Some records:
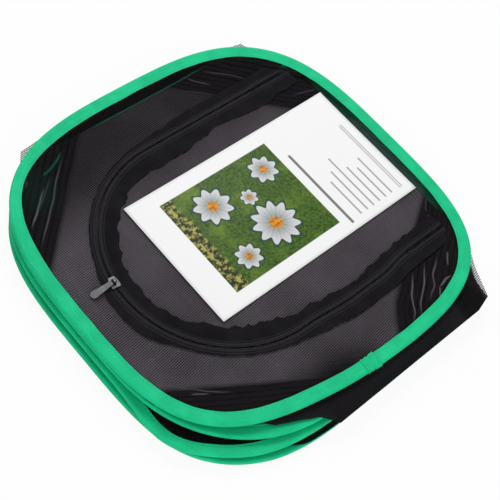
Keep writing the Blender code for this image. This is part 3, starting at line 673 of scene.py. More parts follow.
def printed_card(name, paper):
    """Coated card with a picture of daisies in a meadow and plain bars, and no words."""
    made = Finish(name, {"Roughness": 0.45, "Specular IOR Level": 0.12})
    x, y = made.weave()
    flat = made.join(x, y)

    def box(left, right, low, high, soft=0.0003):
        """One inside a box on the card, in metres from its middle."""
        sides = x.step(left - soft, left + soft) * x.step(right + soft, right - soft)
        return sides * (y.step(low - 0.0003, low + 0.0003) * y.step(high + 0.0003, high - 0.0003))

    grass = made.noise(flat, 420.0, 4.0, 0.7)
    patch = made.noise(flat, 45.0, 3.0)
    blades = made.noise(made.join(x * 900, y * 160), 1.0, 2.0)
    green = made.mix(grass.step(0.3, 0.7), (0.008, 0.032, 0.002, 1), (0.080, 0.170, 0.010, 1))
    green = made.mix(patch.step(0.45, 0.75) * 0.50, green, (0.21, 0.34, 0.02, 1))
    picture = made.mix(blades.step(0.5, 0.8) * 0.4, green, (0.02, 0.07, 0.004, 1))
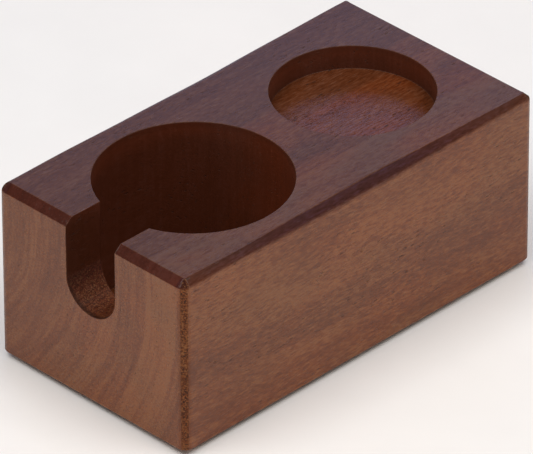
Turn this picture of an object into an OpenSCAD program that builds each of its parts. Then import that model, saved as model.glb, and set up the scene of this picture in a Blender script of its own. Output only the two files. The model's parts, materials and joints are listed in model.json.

▶ Problem statement: The lines to return begin at the first line of the records and end at the line holding "flat = made.join(x, y)"; please return them exactly, including both, and nothing beyond.

▶ Worked answer:
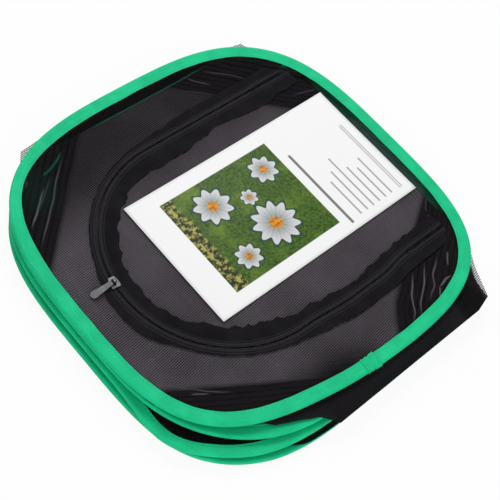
Keep writing the Blender code for this image. This is part 3, starting at line 673 of scene.py. More parts follow.
def printed_card(name, paper):
    """Coated card with a picture of daisies in a meadow and plain bars, and no words."""
    made = Finish(name, {"Roughness": 0.45, "Specular IOR Level": 0.12})
    x, y = made.weave()
    flat = made.join(x, y)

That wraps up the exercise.